# MATERIAL PROVIDED:
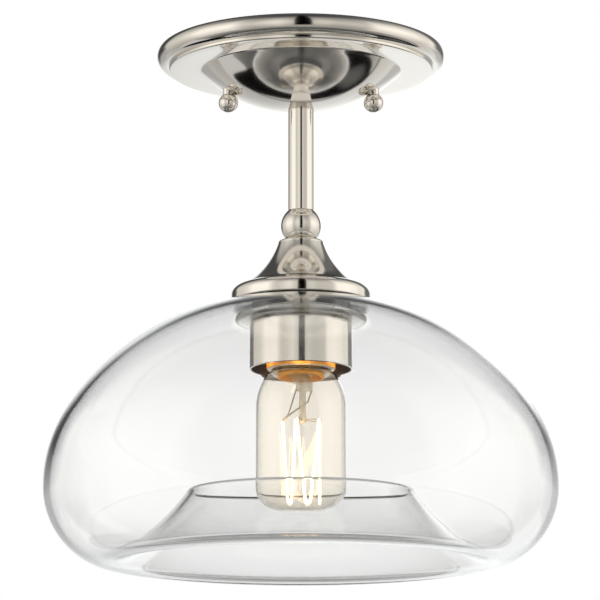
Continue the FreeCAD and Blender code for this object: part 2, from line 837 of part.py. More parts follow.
def bulb_filament():
    tops = [filament_ends[0]] + hook_angles + [filament_ends[1] - 360]
    points = []
    for i in range(len(tops) - 1):
        middle = (tops[i] + tops[i + 1]) / 2
        spread = filament_spread
        low = filament_low_z + filament_loop_height
        points.append(hook_point(tops[i] - (2.0 if i else 0.0), support_z - 0.2))
        points.append(hook_point(middle + spread, low, filament_leg_r))
        points.append(hook_point(middle, filament_low_z, filament_loop_r))
        points.append(hook_point(middle - spread, low, filament_leg_r))
        last = i == len(tops) - 2
        points.append(hook_point(tops[i + 1] + (0.0 if last else 2.0), support_z - 0.2))
    return wire_run(points, filament_r)


def group(solids):
    return Part.makeCompound(solids)


save(mounting_strap(), "mounting_strap")
save(group(canopy_studs()), "canopy_studs")
save(group(stud_locknuts()), "stud_locknuts")
save(ground_washer(), "ground_washer")
save(ground_screw(), "ground_screw")
save(canopy(), "canopy")
save(ball_knob(-1), "ball_knob_left")
save(ball_knob(1), "ball_knob_right")
save(canopy_lock_washer(), "canopy_lock_washer")
save(canopy_nut(), "canopy_nut")
save(threaded_pipe(), "threaded_pipe")
save(stem_tube(), "stem_tube")
save(ball_spacer(), "ball_spacer")
save(bell_holder(), "bell_holder")
save(bell_nut(), "bell_nut")
save(gasket_top(), "gasket_top")
save(glass_shade(), "glass_shade")
save(clear_gasket(), "clear_gasket")
save(socket_cup(), "socket_cup")
save(shade_ring(), "shade_ring")
save(socket_cap(), "socket_cap")
save(socket_body(), "socket_body")
save(screw_shell(), "screw_shell")
save(centre_contact(), "centre_contact")
save(lead_wire(-1), "lead_wire_live")
save(lead_wire(1), "lead_wire_neutral")
save(bulb_tip(), "bulb_tip")
save(bulb_insulator(), "bulb_insulator")
save(bulb_base(), "bulb_base")
save(bulb_glass(), "bulb_glass")
save(bulb_stem(), "bulb_stem")
save(group(bulb_lead_wires()), "bulb_lead_wires")
save(group(bulb_supports()), "bulb_supports")
save(bulb_filament(), "bulb_filament")
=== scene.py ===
import math

import bmesh
import bpy
from bpy.props import FloatProperty, FloatVectorProperty, IntProperty, PointerProperty
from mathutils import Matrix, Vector


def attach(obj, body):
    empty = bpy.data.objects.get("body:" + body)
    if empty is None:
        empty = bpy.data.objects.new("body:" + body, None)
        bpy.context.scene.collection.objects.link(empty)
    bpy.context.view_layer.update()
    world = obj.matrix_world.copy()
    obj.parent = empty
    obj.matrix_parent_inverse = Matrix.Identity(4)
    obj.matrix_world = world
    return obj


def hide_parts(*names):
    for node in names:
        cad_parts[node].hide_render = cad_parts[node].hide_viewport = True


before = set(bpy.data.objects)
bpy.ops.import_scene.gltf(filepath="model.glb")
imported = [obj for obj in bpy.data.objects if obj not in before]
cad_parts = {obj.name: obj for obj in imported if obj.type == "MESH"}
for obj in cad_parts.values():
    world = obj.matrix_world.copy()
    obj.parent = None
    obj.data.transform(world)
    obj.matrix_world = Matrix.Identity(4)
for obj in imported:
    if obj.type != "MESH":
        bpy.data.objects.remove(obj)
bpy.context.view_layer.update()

bl_info = {
    "name": "Semi flush ceiling light",
    "version": (1, 0, 0),
    "blender": (4, 5, 0),
    "location": "3D View > Sidebar > Ceiling Light",
    "description": "Finishes and detail for a semi flush ceiling light with a clear glass shade",
    "category": "Object",
}

MM = 0.001
SAME_POINT = 1e-7
ON_AXIS = 1e-7


# ---------------------------------------------------------------- sizes and colours

def length(name, text, value):
    return FloatProperty(name=name, description=text, default=value, min=0.0, unit="LENGTH", precision=5)


def colour(name, text, value):
    return FloatVectorProperty(name=name, description=text, default=value, size=3, min=0.0, max=1.0, subtype="COLOR")


class CanopySizes(bpy.types.PropertyGroup):
    bead_radius: length("Bead radius", "Radius of the rolled edge", 0.005)
    bead_centre: length("Bead circle", "Radius of the circle that the rolled edge follows", 0.0669)
    step_radius: length("Step radius", "Outer radius of the flat ring", 0.0659)
    step_depth: length("Step depth", "Depth of the flat ring below the ceiling", 0.0118)
    dome_radius: length("Dome radius", "Radius of the dome's sphere", 0.072)
    seat_depth: length("Seat depth", "Depth of the flat under the stem", 0.0315)
    wall: length("Wall", "Thickness of the spun sheet", 0.001)
    knob_offset: length("Knob offset", "Distance of each ball knob from the stem", 0.03615)
    knob_radius: length("Knob radius", "Radius of each ball knob", 0.00495)


class ShadeSizes(bpy.types.PropertyGroup):
    wall: length("Glass wall", "Thickness of the shade's glass", 0.003)
    hole: length("Top hole", "Radius of the hole for the socket", 0.0178)
    top: length("Top depth", "Depth of the shade's flat land below the ceiling", 0.12924)
    lip: length("Lip round", "Rounding at the edge of the hole", 0.0005)


class BulbSizes(bpy.types.PropertyGroup):
    radius: length("Bulb radius", "Radius of the tubular bulb", 0.022225)
    wall: length("Bulb wall", "Thickness of the bulb's glass", 0.0008)
    filament: length("Filament wire", "Radius of the glowing wire", 0.00016)
    coil: length("Filament coil", "Radius of the coil that the wire is wound in", 0.0005)
    turns: IntProperty(name="Thread turns", description="Turns of thread that show on the base", default=3, min=1)


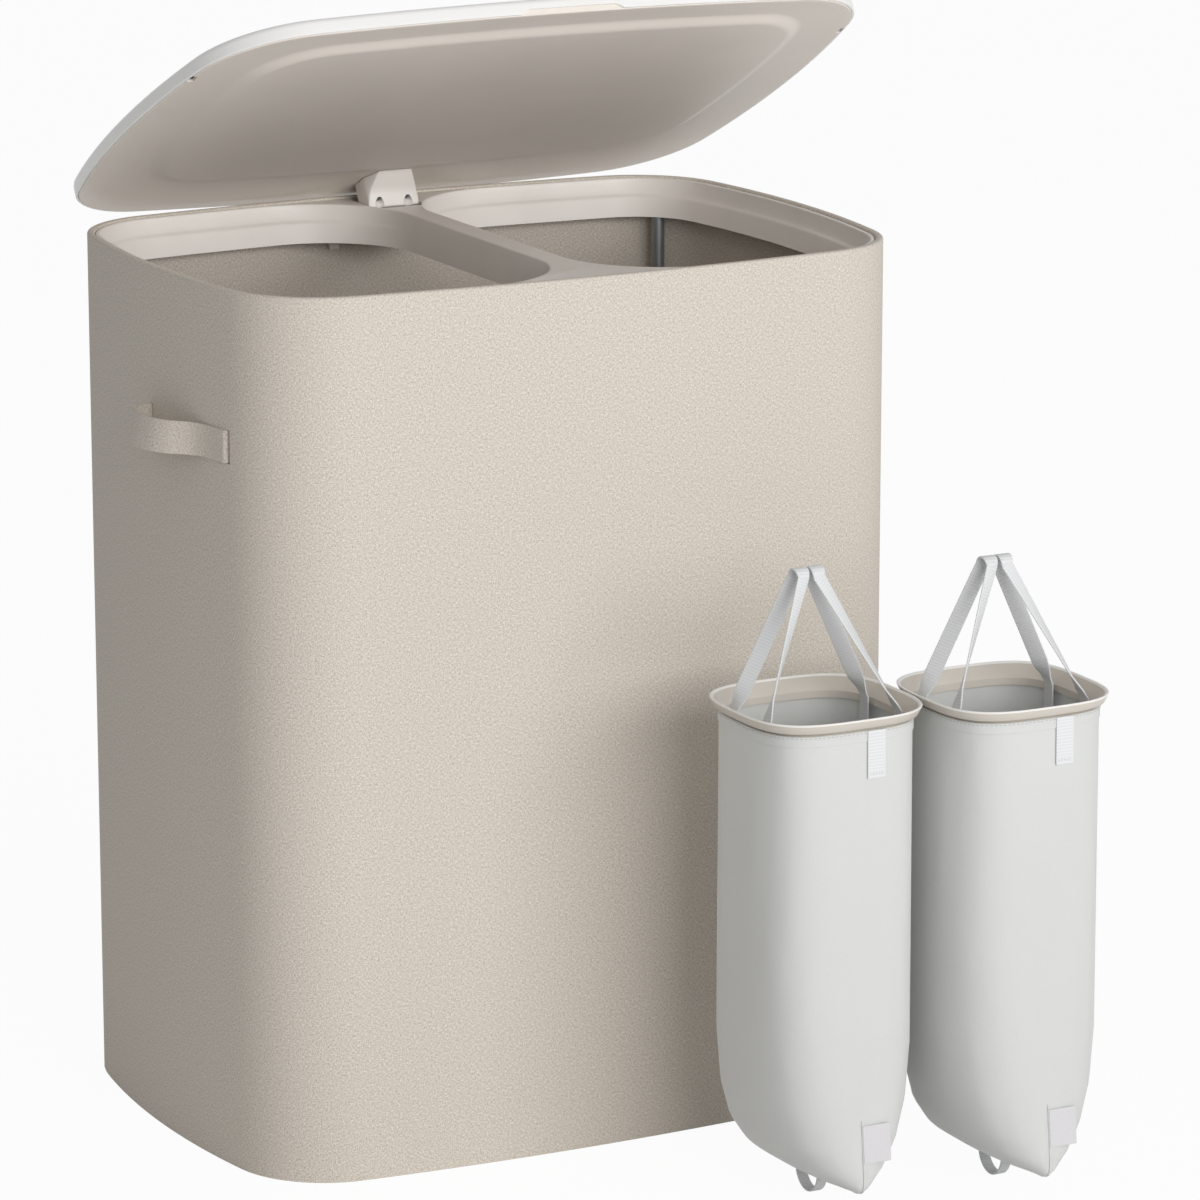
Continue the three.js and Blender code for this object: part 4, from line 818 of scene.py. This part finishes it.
panel_floor = LID_UNDERSIDE + PANEL_WALL
panel_top = LID_UNDERSIDE + PANEL_RIM
panel_rings = [field_ring(FIELD_BEVEL + 30, LID_UNDERSIDE - FIELD_RISE)]
panel_rings += field_side(LID_UNDERSIDE, 0)[::-1]
panel_rings += [body_ring(PANEL_INSET + PANEL_EDGE + 6, LID_UNDERSIDE)]
for i in range(EDGE_STEPS + 1):
    angle = math.radians(90 * i / EDGE_STEPS)
    panel_rings.append(body_ring(PANEL_INSET + PANEL_EDGE * (1 - math.sin(angle)),
                                 LID_UNDERSIDE + EDGE_DROP * (1 - math.cos(angle))))
panel_rings += [body_ring(PANEL_INSET, panel_top), body_ring(PANEL_INSET + PANEL_WALL, panel_top),
                body_ring(PANEL_INSET + PANEL_WALL, panel_floor)]
panel_rings += field_side(panel_floor, PANEL_WALL)
lid_panel = skin("lid_panel_moulding", panel_rings)
print("panel skin has", len(panel_rings), "rings")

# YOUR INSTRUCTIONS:
From the records above, extract every line exactly as it stands.

# ANSWER TO THE TASK:
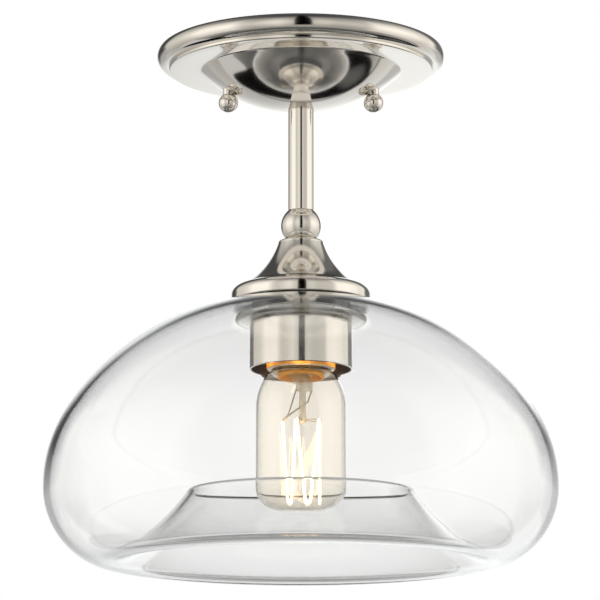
Continue the FreeCAD and Blender code for this object: part 2, from line 837 of part.py. More parts follow.
def bulb_filament():
    tops = [filament_ends[0]] + hook_angles + [filament_ends[1] - 360]
    points = []
    for i in range(len(tops) - 1):
        middle = (tops[i] + tops[i + 1]) / 2
        spread = filament_spread
        low = filament_low_z + filament_loop_height
        points.append(hook_point(tops[i] - (2.0 if i else 0.0), support_z - 0.2))
        points.append(hook_point(middle + spread, low, filament_leg_r))
        points.append(hook_point(middle, filament_low_z, filament_loop_r))
        points.append(hook_point(middle - spread, low, filament_leg_r))
        last = i == len(tops) - 2
        points.append(hook_point(tops[i + 1] + (0.0 if last else 2.0), support_z - 0.2))
    return wire_run(points, filament_r)


def group(solids):
    return Part.makeCompound(solids)


save(mounting_strap(), "mounting_strap")
save(group(canopy_studs()), "canopy_studs")
save(group(stud_locknuts()), "stud_locknuts")
save(ground_washer(), "ground_washer")
save(ground_screw(), "ground_screw")
save(canopy(), "canopy")
save(ball_knob(-1), "ball_knob_left")
save(ball_knob(1), "ball_knob_right")
save(canopy_lock_washer(), "canopy_lock_washer")
save(canopy_nut(), "canopy_nut")
save(threaded_pipe(), "threaded_pipe")
save(stem_tube(), "stem_tube")
save(ball_spacer(), "ball_spacer")
save(bell_holder(), "bell_holder")
save(bell_nut(), "bell_nut")
save(gasket_top(), "gasket_top")
save(glass_shade(), "glass_shade")
save(clear_gasket(), "clear_gasket")
save(socket_cup(), "socket_cup")
save(shade_ring(), "shade_ring")
save(socket_cap(), "socket_cap")
save(socket_body(), "socket_body")
save(screw_shell(), "screw_shell")
save(centre_contact(), "centre_contact")
save(lead_wire(-1), "lead_wire_live")
save(lead_wire(1), "lead_wire_neutral")
save(bulb_tip(), "bulb_tip")
save(bulb_insulator(), "bulb_insulator")
save(bulb_base(), "bulb_base")
save(bulb_glass(), "bulb_glass")
save(bulb_stem(), "bulb_stem")
save(group(bulb_lead_wires()), "bulb_lead_wires")
save(group(bulb_supports()), "bulb_supports")
save(bulb_filament(), "bulb_filament")
=== scene.py ===
import math

import bmesh
import bpy
from bpy.props import FloatProperty, FloatVectorProperty, IntProperty, PointerProperty
from mathutils import Matrix, Vector


def attach(obj, body):
    empty = bpy.data.objects.get("body:" + body)
    if empty is None:
        empty = bpy.data.objects.new("body:" + body, None)
        bpy.context.scene.collection.objects.link(empty)
    bpy.context.view_layer.update()
    world = obj.matrix_world.copy()
    obj.parent = empty
    obj.matrix_parent_inverse = Matrix.Identity(4)
    obj.matrix_world = world
    return obj


def hide_parts(*names):
    for node in names:
        cad_parts[node].hide_render = cad_parts[node].hide_viewport = True


before = set(bpy.data.objects)
bpy.ops.import_scene.gltf(filepath="model.glb")
imported = [obj for obj in bpy.data.objects if obj not in before]
cad_parts = {obj.name: obj for obj in imported if obj.type == "MESH"}
for obj in cad_parts.values():
    world = obj.matrix_world.copy()
    obj.parent = None
    obj.data.transform(world)
    obj.matrix_world = Matrix.Identity(4)
for obj in imported:
    if obj.type != "MESH":
        bpy.data.objects.remove(obj)
bpy.context.view_layer.update()

bl_info = {
    "name": "Semi flush ceiling light",
    "version": (1, 0, 0),
    "blender": (4, 5, 0),
    "location": "3D View > Sidebar > Ceiling Light",
    "description": "Finishes and detail for a semi flush ceiling light with a clear glass shade",
    "category": "Object",
}

MM = 0.001
SAME_POINT = 1e-7
ON_AXIS = 1e-7


# ---------------------------------------------------------------- sizes and colours

def length(name, text, value):
    return FloatProperty(name=name, description=text, default=value, min=0.0, unit="LENGTH", precision=5)


def colour(name, text, value):
    return FloatVectorProperty(name=name, description=text, default=value, size=3, min=0.0, max=1.0, subtype="COLOR")


class CanopySizes(bpy.types.PropertyGroup):
    bead_radius: length("Bead radius", "Radius of the rolled edge", 0.005)
    bead_centre: length("Bead circle", "Radius of the circle that the rolled edge follows", 0.0669)
    step_radius: length("Step radius", "Outer radius of the flat ring", 0.0659)
    step_depth: length("Step depth", "Depth of the flat ring below the ceiling", 0.0118)
    dome_radius: length("Dome radius", "Radius of the dome's sphere", 0.072)
    seat_depth: length("Seat depth", "Depth of the flat under the stem", 0.0315)
    wall: length("Wall", "Thickness of the spun sheet", 0.001)
    knob_offset: length("Knob offset", "Distance of each ball knob from the stem", 0.03615)
    knob_radius: length("Knob radius", "Radius of each ball knob", 0.00495)


class ShadeSizes(bpy.types.PropertyGroup):
    wall: length("Glass wall", "Thickness of the shade's glass", 0.003)
    hole: length("Top hole", "Radius of the hole for the socket", 0.0178)
    top: length("Top depth", "Depth of the shade's flat land below the ceiling", 0.12924)
    lip: length("Lip round", "Rounding at the edge of the hole", 0.0005)


class BulbSizes(bpy.types.PropertyGroup):
    radius: length("Bulb radius", "Radius of the tubular bulb", 0.022225)
    wall: length("Bulb wall", "Thickness of the bulb's glass", 0.0008)
    filament: length("Filament wire", "Radius of the glowing wire", 0.00016)
    coil: length("Filament coil", "Radius of the coil that the wire is wound in", 0.0005)
    turns: IntProperty(name="Thread turns", description="Turns of thread that show on the base", default=3, min=1)


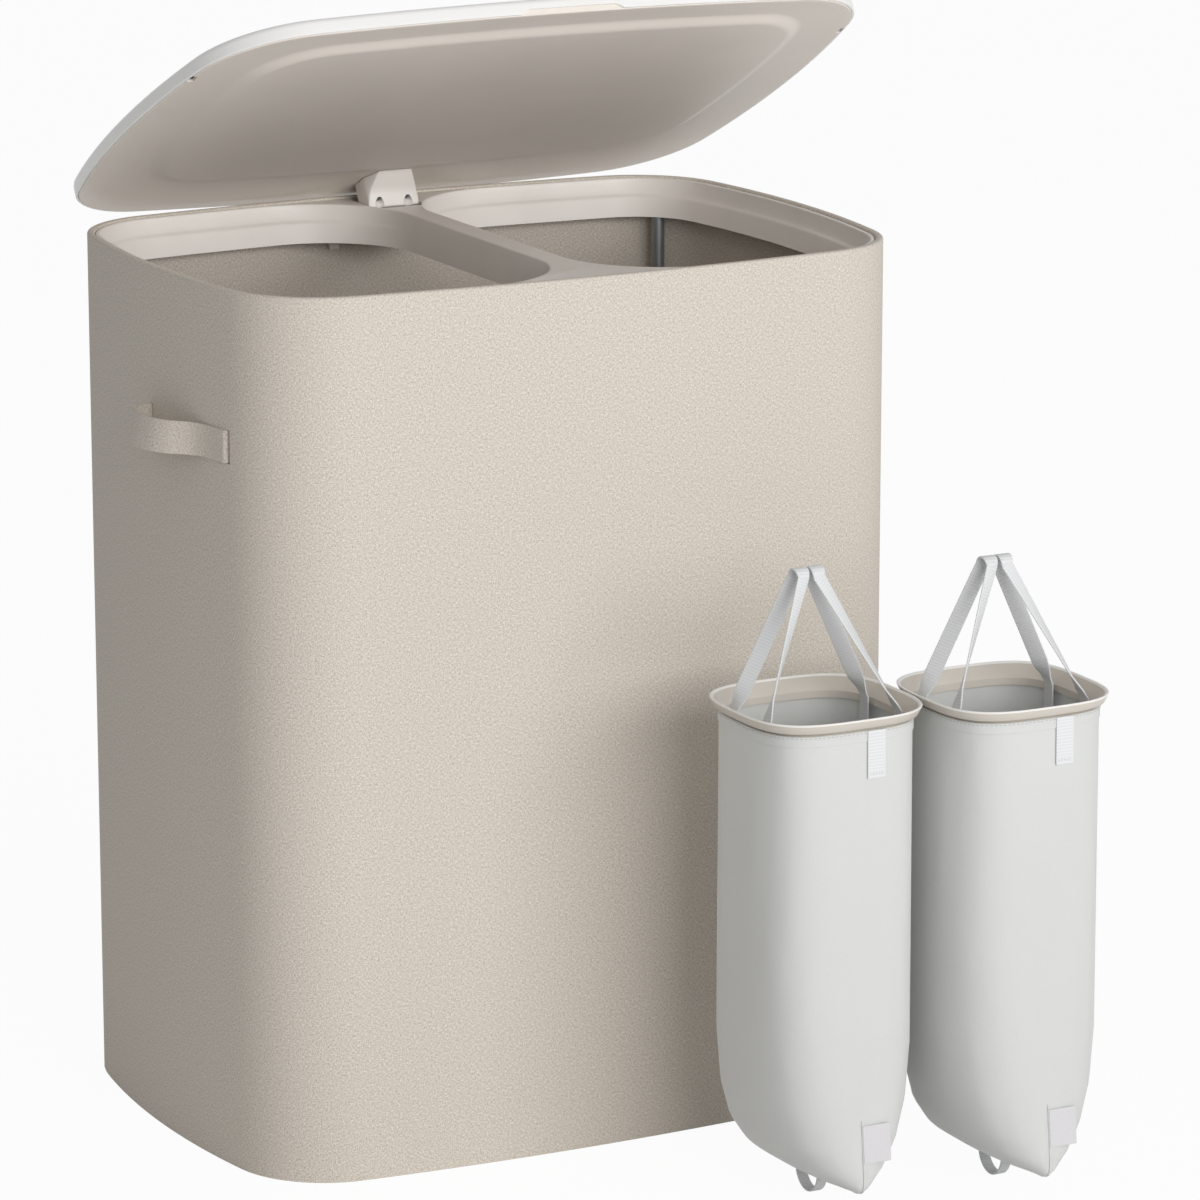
Continue the three.js and Blender code for this object: part 4, from line 818 of scene.py. This part finishes it.
panel_floor = LID_UNDERSIDE + PANEL_WALL
panel_top = LID_UNDERSIDE + PANEL_RIM
panel_rings = [field_ring(FIELD_BEVEL + 30, LID_UNDERSIDE - FIELD_RISE)]
panel_rings += field_side(LID_UNDERSIDE, 0)[::-1]
panel_rings += [body_ring(PANEL_INSET + PANEL_EDGE + 6, LID_UNDERSIDE)]
for i in range(EDGE_STEPS + 1):
    angle = math.radians(90 * i / EDGE_STEPS)
    panel_rings.append(body_ring(PANEL_INSET + PANEL_EDGE * (1 - math.sin(angle)),
                                 LID_UNDERSIDE + EDGE_DROP * (1 - math.cos(angle))))
panel_rings += [body_ring(PANEL_INSET, panel_top), body_ring(PANEL_INSET + PANEL_WALL, panel_top),
                body_ring(PANEL_INSET + PANEL_WALL, panel_floor)]
panel_rings += field_side(panel_floor, PANEL_WALL)
lid_panel = skin("lid_panel_moulding", panel_rings)
print("panel skin has", len(panel_rings), "rings")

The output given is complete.